No passado, seu grande objetivo era encontrar um danna, patrocinador, que iria proporcionar todos os quimonos, joias, maquiagens e despesas particulares. Alguns casos se convertiam em relacionamentos, mas não era a regra. A sociedade das gueixas, como evidenciam os seus estágios iniciais, é bastante organizada e hierarquizada.
Mas mesmo após passar por todo o período de formação, como shikomi (observadora que auxiliava nas tarefas domésticas do lar) e maiko (aprendiz), quando cursava disciplinas para dominar a arte de ser agradável, uma gueixa de maior beleza e prestígio tinha mais chances de ter seus custos patrocinados. Ela poderia, da mesma forma, ser mais requisitada que outras para participar de eventos.

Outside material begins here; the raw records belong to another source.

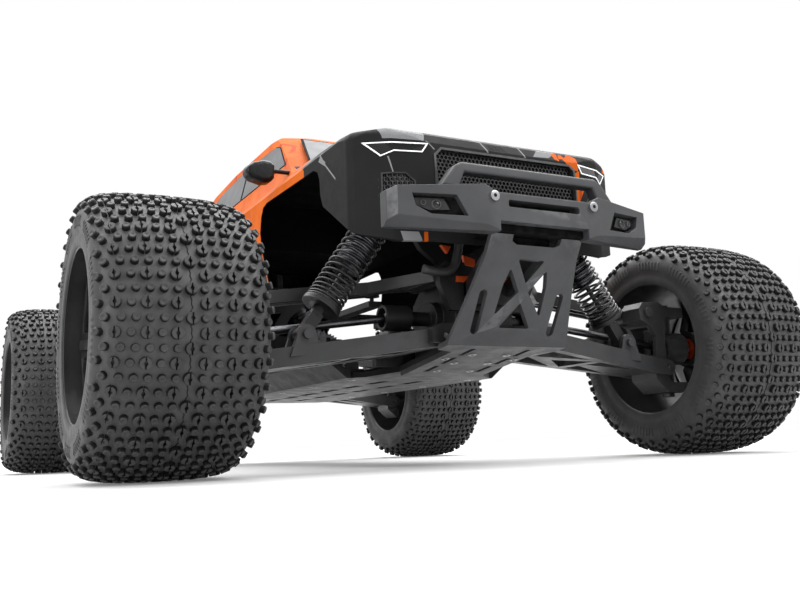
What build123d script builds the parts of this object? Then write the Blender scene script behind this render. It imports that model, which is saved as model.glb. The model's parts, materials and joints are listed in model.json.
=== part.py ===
from build123d import *
import math
import os

# Four-wheel-drive electric monster truck, about 1:8 scale, in millimetres.
# Frame: origin on the ground under the middle of the truck, +Z up, the nose points to -Y, +X is the truck's left.
# The front left corner is modelled in place; the other corners are mirrors of it.

# ---- driving dimensions ----
AXLE_Y = 231.0          # half the wheelbase
WHEEL_X = 218.0         # half the track, at the wheel's centre
TYRE_R = 85.0
TYRE_HALF_WIDTH = 47.5
RIM_HALF_WIDTH = 46.0
RIM_INNER_R = 50.5
BEAD_R = 53.7
LIP_R = 58.0

# suspension, front left corner (x, z); both arms and both rods are equal and parallel, so one ratio fits each joint
ARM_RUN = 132.0
ARM_DROP = 17.0
LOWER_PIN = (42.0, 85.0)
UPPER_PIN = (30.0, 129.0)
OUTDRIVE = (60.0, 102.0)
TIE_BALL = (60.0, 124.0)
HUB_X = WHEEL_X - 26.0  # kingpin axis, which the axle crosses
HUB_Z = TYRE_R
STEER_ARM = 26.0        # kingpin to tie rod ball, rearwards
TIE_Y = -AXLE_Y + STEER_ARM
ARM_LENGTH = math.hypot(ARM_RUN, ARM_DROP)
ARM_TILT = math.degrees(math.atan2(ARM_DROP, ARM_RUN))

# shock absorber, front left
SHOCK_Y = -247.5
SHOCK_EYE = (131.0, 86.0)
SHOCK_TOP = (57.0, 192.0)
SHOCK_LENGTH = math.dist(SHOCK_EYE, SHOCK_TOP)
SHOCK_ANGLE = math.degrees(math.atan2(SHOCK_EYE[0] - SHOCK_TOP[0], SHOCK_TOP[1] - SHOCK_EYE[1]))
CUP_AT = 22.0           # lower spring cup, along the shock from its eye
CUP_R = 13.0
COLLAR_AT = 108.0       # upper spring collar
CYLINDER_AT = 56.0      # lower end of the cylinder
CYLINDER_R = 9.5
SPRING_R = 11.6         # to the middle of the wire
SPRING_WIRE_R = 0.9
SPRING_TURNS = 9

# chassis
PLATE_Z = 66.0
PLATE_T = 4.0
PLATE_HALF = 60.0
NOSE_HALF = 34.0
KICK_Y = 176.0          # both ends of the plate rise from here
KICK_END_Y = 280.0
KICK_RISE = 14.4
SKID_T = 3.5
SKID_GAP = 0.1
DRIVE_Z = OUTDRIVE[1]   # height of the centre driveline

# steering, above the servo
CRANK_X = 24.0
CRANK_Y = -170.0
CRANK_Z = 104.0

# centre drive
GEAR_MODULE = 1.0
SPUR_TEETH = 46
PINION_TEETH = 15
GEAR_Y = 24.0
GEAR_WIDTH = 9.0
GEAR_GAP = 0.1          # added to the gears' centre distance
MOTOR_X = -(SPUR_TEETH + PINION_TEETH) * GEAR_MODULE / 2 - GEAR_GAP

# body shell
SHELL_HALF = 106.0
SHELL_FRONT = -292.0
SHELL_REAR = 286.0
SHELL_LOW = 145.0
SHELL_T = 1.8

PIN_R = 2.0
PIN_FIT = 0.12          # radial clearance of a pin in a moving part


# ---- small helpers ----
def block(x0, x1, y0, y1, z0, z1):
    return Pos((x0 + x1) / 2, (y0 + y1) / 2, (z0 + z1) / 2) * Box(abs(x1 - x0), abs(y1 - y0), abs(z1 - z0))


def rod(r, a, b):
    """Round bar of radius r from point a to point b."""
    start, end = Vector(*a), Vector(*b)
    plane = Plane(origin=start, z_dir=(end - start))
    return plane * Cylinder(r, (end - start).length, align=(Align.CENTER, Align.CENTER, Align.MIN))


def tube(r_out, r_in, a, b):
    return rod(r_out, a, b) - rod(r_in, a, b)


def prism_y(points, y0, y1):
    """Outline of (x, z) points carried from y0 to y1."""
    face = Face(Wire.make_polygon([(x, y0, z) for x, z in points]))
    return Solid.extrude(face, Vector(0, y1 - y0, 0))


def rounded_prism_y(points, y0, y1, radius):
    """The same, with its long edges rounded."""
    solid = prism_y(points, y0, y1)
    return solid.fillet(radius, solid.edges().filter_by(Axis.Y))


def prism_x(points, x0, x1):
    """Outline of (y, z) points carried from x0 to x1."""
    face = Face(Wire.make_polygon([(x0, y, z) for y, z in points]))
    return Solid.extrude(face, Vector(x1 - x0, 0, 0))


def prism_z(points, z0, z1):
    """Outline of (x, y) points carried from z0 to z1."""
    face = Face(Wire.make_polygon([(x, y, z0) for x, y in points]))
    return Solid.extrude(face, Vector(0, 0, z1 - z0))


def both_sides(shape):
    return [shape, shape.mirror(Plane.YZ)]


def both_ends(shape):
    return [shape, shape.mirror(Plane.XZ)]


def plate_top(y):
    """Height of the chassis plate's upper face at y, with its raised ends."""
    past = max(0.0, abs(y) - KICK_Y)
    return PLATE_Z + PLATE_T + past * KICK_RISE / (KICK_END_Y - KICK_Y)


# ---- wheels ----
def wheel_axis():
    return Axis((WHEEL_X, -AXLE_Y, TYRE_R), (1, 0, 0))


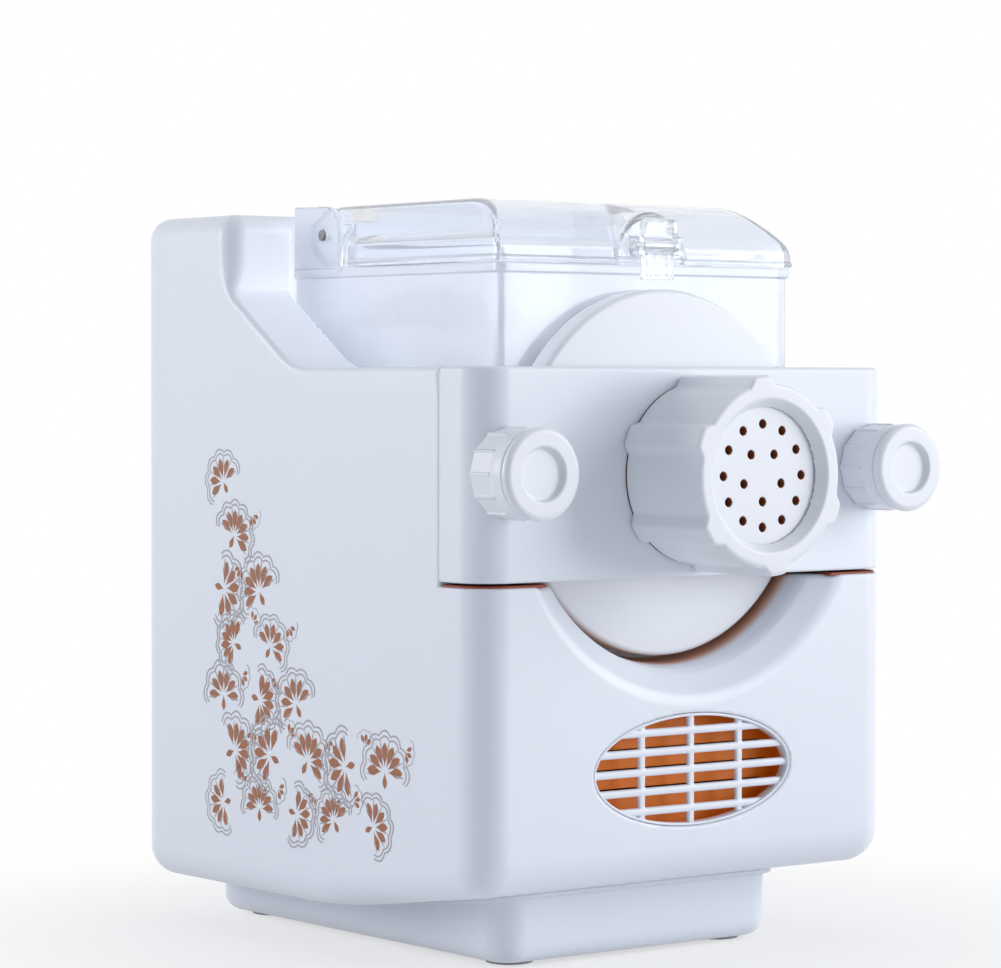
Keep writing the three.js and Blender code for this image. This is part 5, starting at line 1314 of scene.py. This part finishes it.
def seam_shade_strip(x, y, z):
    """A dark strip in the seam between the crossbar and the wall below it, set back from the outside, that
    paints shade into the seam.
    """
    height = slab(z, SEAT_TOP - STRIP_LOW, SEAT_TOP + STRIP_HIGH)
    plan = meet(body_plan(x, y) + STRIP_INSET, y - SEAT_Y + OVERLAP, height)
    return meet(plan, LIP_RADIUS + STRIP_CLEAR - length(x, z - AXIS))


def shade_liners():
    """A strip in the seam and a ring behind the nut, whose browns paint shade into those gaps."""
    low = SEAT_TOP - STRIP_LOW - STRIP_MARGIN
    high = SEAT_TOP + STRIP_HIGH + STRIP_MARGIN
    grid = [lines(-HALF_WIDTH, (HALF_WIDTH, STRIP_STEP)), lines(FRONT, (SEAT_Y + OVERLAP, STRIP_STEP)),
            lines(low, (high, STRIP_UP_STEP))]
    moulded("seam_shade_strip", seam_shade_strip, grid, "root", [], SEAM_SHADE)
    outer = NUT_RADIUS - RING_SETBACK
    rear = BAR_LOW[1]
    front = rear - RING_DEPTH
    profile = [(RING_BORE, front), (outer, front), (outer, rear), (RING_BORE, rear)]
    # A dark ring behind the nut that paints shade into the gap round its base
    turned("nut_shade_ring", profile, (0, 0, AXIS), "front_unit", [], GAP_SHADE)


def front_turnings():
    """The front disc with its seal groove, and the flanged barrel behind the die."""
    centre = (0, 0, AXIS)
    disc = DISC_HIGH[0]
    front, rear = DISC_LOW[1], DISC_HIGH[1]
    bore = BARREL_RADIUS + FIT
    groove_inner, groove_outer = SEAL_GROOVE
    groove_front = rear - SEAL_DEPTH
    turned("disc_turning",
           [(bore, front), *arc(disc - DISC_EDGE, front + DISC_EDGE, DISC_EDGE, -90, 0),
            *arc(disc - DISC_REAR_EDGE, rear - DISC_REAR_EDGE, DISC_REAR_EDGE, 0, 90, 3),
            (groove_outer, rear), (groove_outer, groove_front), (groove_inner, groove_front),
            (groove_inner, rear), (bore, rear)],
           centre, "front_unit", ["front_disc"], FITTING, sides=DISC_SIDES)
    end, tail = BARREL_LOW[1], BARREL_HIGH[1]
    flange = BARREL_HIGH[0]
    flange_rear = front - FIT
    flange_front = flange_rear - BARREL_FLANGE
    turned("barrel_turning",
           [(BARREL_BORE, end), *arc(BARREL_RADIUS - BARREL_EDGE, end + BARREL_EDGE, BARREL_EDGE, -90, 0, 4),
            (BARREL_RADIUS, flange_front), (flange, flange_front), (flange, flange_rear),
            (BARREL_RADIUS, flange_rear), (BARREL_RADIUS, tail), (BARREL_BORE, tail)],
           centre, "front_unit", ["extrusion_barrel"], FITTING)


def feet():
    """Round pads with a stud that goes into the base."""
    pad_top = BASE_BOTTOM - FIT / 2
    stud_top = BASE_BOTTOM + OVERLAP
    profile = [(0, 0), *arc(FOOT_RADIUS - FOOT_EDGE, FOOT_EDGE, FOOT_EDGE, -90, 0, 4), (FOOT_RADIUS, pad_top),
               (STUD_RADIUS, pad_top), (STUD_RADIUS, stud_top), (0, stud_top)]
    for corner in ("front_left", "front_right", "rear_left", "rear_right"):
        low, high = box_of(f"foot_{corner}")
        middle = ((low[0] + high[0]) / 2, (low[1] + high[1]) / 2, 0)
        turned(f"foot_{corner}_turning", profile, middle, "root", [f"foot_{corner}"], RUBBER, upright=True,
               sides=FOOT_SIDES)


def buttons():
    """Push buttons with a dished top, a skirt under the panel and a stem."""
    skirt_top = TOP - WALL - FIT
    skirt_low = skirt_top - SKIRT_HEIGHT
    dish_start, dish_depth = BUTTON_DISH_DROPS
    for i, (low, high) in enumerate(BUTTONS, 1):
        middle = ((low[0] + high[0]) / 2, PANEL_Y, 0)
        profile = [(0, low[2]), (STEM_RADIUS, low[2]), (STEM_RADIUS, skirt_low), (SKIRT_RADIUS, skirt_low),
                   (SKIRT_RADIUS, skirt_top), (BUTTON_RADIUS, skirt_top),
                   *arc(BUTTON_RADIUS - BUTTON_EDGE, high[2] - BUTTON_EDGE, BUTTON_EDGE, 0, 90),
                   (BUTTON_DISH, high[2] - dish_start), (0, high[2] - dish_depth)]
        turned(f"button_{i}_turning", profile, middle, f"button_{i}", [f"button_{i}"], FITTING, upright=True,
               sides=BUTTON_SIDES)


camera()
world()
floor()
for lamp_name, (lamp_place, lamp_aim, lamp_size, lamp_power) in LAMPS.items():
    area_light(lamp_name, lamp_place, lamp_aim, lamp_size, lamp_power)
finish_nodes()
mouldings()
front_turnings()
feet()
buttons()
shade_liners()
side_print()

bpy.context.scene.view_settings.view_transform = "Standard"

(Fonte: Getty Images/Reprodução)
Após a Segunda Guerra Mundial, com o avanço da prostituição em terras japonesas, muitas gueixas eram confundidas com essas profissionais e se sentiam desvalorizadas. Historicamente, as gueixas não vendiam seu corpo, ainda que obras que tratam da vida delas na literatura abarquem episódios onde a própria virgindade era posta à venda na mizuage, transição de status maiko para geiko.
E como tal prática da venda da relação sexual é oficialmente proibida desde a década de 1950 no Japão, se é incentivada e ainda ocorre, é de forma silenciosa. No entanto, prostitutas fingiam ser gueixas para atrair interesse.
Diante dos novos padrões de beleza ocidentais, as gueixas gradualmente deixaram de ser um ícone de beleza entre os japoneses. Vale lembrar que após o grande conflito, a sociedade oriental passou por transformações profundas que geraram impactos no próprio mercado de trabalho.
A partir disso, muitas gueixas largaram a profissão para ocupar postos em fábricas, o que não mudou com o passar do tempo, dado o constante processo de industrialização que o Japão vivenciou. E se antes elas eram tão numerosas que era difícil escolher uma, atualmente elas mal passam de mil. Muitas desistem quando ainda estão na fase de aprendiz (maiko), antes mesmo de se tornarem gueixas.